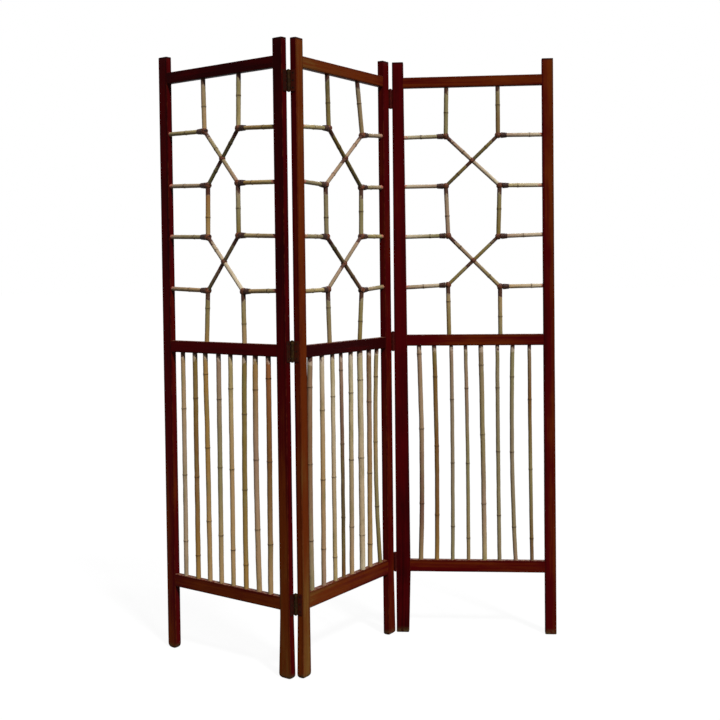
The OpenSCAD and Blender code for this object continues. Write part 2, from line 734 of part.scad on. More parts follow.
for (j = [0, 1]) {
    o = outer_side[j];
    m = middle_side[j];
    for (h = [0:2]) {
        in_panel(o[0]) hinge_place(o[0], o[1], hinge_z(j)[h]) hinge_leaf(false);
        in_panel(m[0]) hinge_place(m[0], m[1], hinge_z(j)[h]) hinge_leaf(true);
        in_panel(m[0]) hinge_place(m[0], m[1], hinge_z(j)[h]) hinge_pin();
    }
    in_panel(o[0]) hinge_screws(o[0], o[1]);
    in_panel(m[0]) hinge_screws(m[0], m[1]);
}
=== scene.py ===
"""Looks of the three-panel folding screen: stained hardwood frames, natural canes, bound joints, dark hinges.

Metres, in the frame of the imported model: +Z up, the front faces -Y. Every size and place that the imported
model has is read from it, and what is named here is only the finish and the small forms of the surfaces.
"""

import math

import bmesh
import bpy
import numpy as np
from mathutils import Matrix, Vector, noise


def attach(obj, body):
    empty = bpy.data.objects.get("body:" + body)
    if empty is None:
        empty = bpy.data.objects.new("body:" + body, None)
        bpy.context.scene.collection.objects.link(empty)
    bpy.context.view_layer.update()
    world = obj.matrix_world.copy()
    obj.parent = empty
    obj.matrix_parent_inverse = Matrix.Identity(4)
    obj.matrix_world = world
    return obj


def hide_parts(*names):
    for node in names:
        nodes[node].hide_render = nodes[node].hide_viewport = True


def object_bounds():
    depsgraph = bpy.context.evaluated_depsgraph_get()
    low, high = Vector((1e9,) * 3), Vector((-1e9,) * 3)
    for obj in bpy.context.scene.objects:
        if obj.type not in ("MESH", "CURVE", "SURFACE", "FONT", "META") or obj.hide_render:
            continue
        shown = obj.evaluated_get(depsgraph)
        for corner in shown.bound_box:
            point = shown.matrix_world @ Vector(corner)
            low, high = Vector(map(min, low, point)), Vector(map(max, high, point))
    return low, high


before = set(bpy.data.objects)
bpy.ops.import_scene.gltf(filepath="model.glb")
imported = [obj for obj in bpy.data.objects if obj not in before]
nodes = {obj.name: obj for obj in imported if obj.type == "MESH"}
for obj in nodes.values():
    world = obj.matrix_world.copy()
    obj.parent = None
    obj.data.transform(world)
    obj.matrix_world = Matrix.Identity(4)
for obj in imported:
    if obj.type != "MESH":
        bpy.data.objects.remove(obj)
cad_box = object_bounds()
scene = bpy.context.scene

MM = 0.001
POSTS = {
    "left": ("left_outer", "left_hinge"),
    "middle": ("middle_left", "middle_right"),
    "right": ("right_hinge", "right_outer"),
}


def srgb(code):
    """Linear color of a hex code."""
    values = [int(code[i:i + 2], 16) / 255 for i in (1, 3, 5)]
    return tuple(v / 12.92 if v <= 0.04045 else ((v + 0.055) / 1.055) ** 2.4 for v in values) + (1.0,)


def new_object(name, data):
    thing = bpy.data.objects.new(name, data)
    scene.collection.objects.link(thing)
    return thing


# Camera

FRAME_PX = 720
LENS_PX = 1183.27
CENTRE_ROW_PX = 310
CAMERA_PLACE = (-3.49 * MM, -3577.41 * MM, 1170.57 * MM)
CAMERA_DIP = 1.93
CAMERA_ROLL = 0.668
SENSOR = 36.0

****

WHAT IS REQUIRED:
Write out every line of the material again, exactly as it reads.

RESULT:
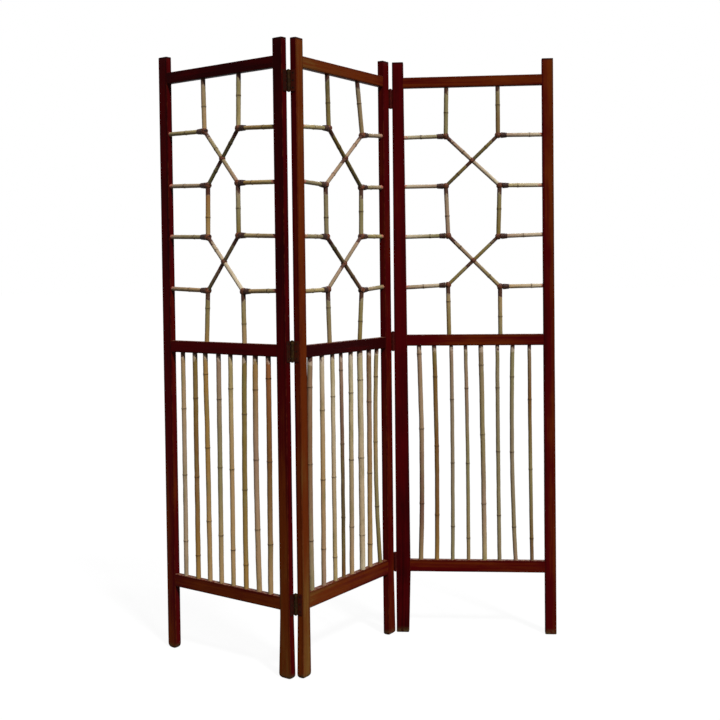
The OpenSCAD and Blender code for this object continues. Write part 2, from line 734 of part.scad on. More parts follow.
for (j = [0, 1]) {
    o = outer_side[j];
    m = middle_side[j];
    for (h = [0:2]) {
        in_panel(o[0]) hinge_place(o[0], o[1], hinge_z(j)[h]) hinge_leaf(false);
        in_panel(m[0]) hinge_place(m[0], m[1], hinge_z(j)[h]) hinge_leaf(true);
        in_panel(m[0]) hinge_place(m[0], m[1], hinge_z(j)[h]) hinge_pin();
    }
    in_panel(o[0]) hinge_screws(o[0], o[1]);
    in_panel(m[0]) hinge_screws(m[0], m[1]);
}
=== scene.py ===
"""Looks of the three-panel folding screen: stained hardwood frames, natural canes, bound joints, dark hinges.

Metres, in the frame of the imported model: +Z up, the front faces -Y. Every size and place that the imported
model has is read from it, and what is named here is only the finish and the small forms of the surfaces.
"""

import math

import bmesh
import bpy
import numpy as np
from mathutils import Matrix, Vector, noise


def attach(obj, body):
    empty = bpy.data.objects.get("body:" + body)
    if empty is None:
        empty = bpy.data.objects.new("body:" + body, None)
        bpy.context.scene.collection.objects.link(empty)
    bpy.context.view_layer.update()
    world = obj.matrix_world.copy()
    obj.parent = empty
    obj.matrix_parent_inverse = Matrix.Identity(4)
    obj.matrix_world = world
    return obj


def hide_parts(*names):
    for node in names:
        nodes[node].hide_render = nodes[node].hide_viewport = True


def object_bounds():
    depsgraph = bpy.context.evaluated_depsgraph_get()
    low, high = Vector((1e9,) * 3), Vector((-1e9,) * 3)
    for obj in bpy.context.scene.objects:
        if obj.type not in ("MESH", "CURVE", "SURFACE", "FONT", "META") or obj.hide_render:
            continue
        shown = obj.evaluated_get(depsgraph)
        for corner in shown.bound_box:
            point = shown.matrix_world @ Vector(corner)
            low, high = Vector(map(min, low, point)), Vector(map(max, high, point))
    return low, high


before = set(bpy.data.objects)
bpy.ops.import_scene.gltf(filepath="model.glb")
imported = [obj for obj in bpy.data.objects if obj not in before]
nodes = {obj.name: obj for obj in imported if obj.type == "MESH"}
for obj in nodes.values():
    world = obj.matrix_world.copy()
    obj.parent = None
    obj.data.transform(world)
    obj.matrix_world = Matrix.Identity(4)
for obj in imported:
    if obj.type != "MESH":
        bpy.data.objects.remove(obj)
cad_box = object_bounds()
scene = bpy.context.scene

MM = 0.001
POSTS = {
    "left": ("left_outer", "left_hinge"),
    "middle": ("middle_left", "middle_right"),
    "right": ("right_hinge", "right_outer"),
}


def srgb(code):
    """Linear color of a hex code."""
    values = [int(code[i:i + 2], 16) / 255 for i in (1, 3, 5)]
    return tuple(v / 12.92 if v <= 0.04045 else ((v + 0.055) / 1.055) ** 2.4 for v in values) + (1.0,)


def new_object(name, data):
    thing = bpy.data.objects.new(name, data)
    scene.collection.objects.link(thing)
    return thing


# Camera

FRAME_PX = 720
LENS_PX = 1183.27
CENTRE_ROW_PX = 310
CAMERA_PLACE = (-3.49 * MM, -3577.41 * MM, 1170.57 * MM)
CAMERA_DIP = 1.93
CAMERA_ROLL = 0.668
SENSOR = 36.0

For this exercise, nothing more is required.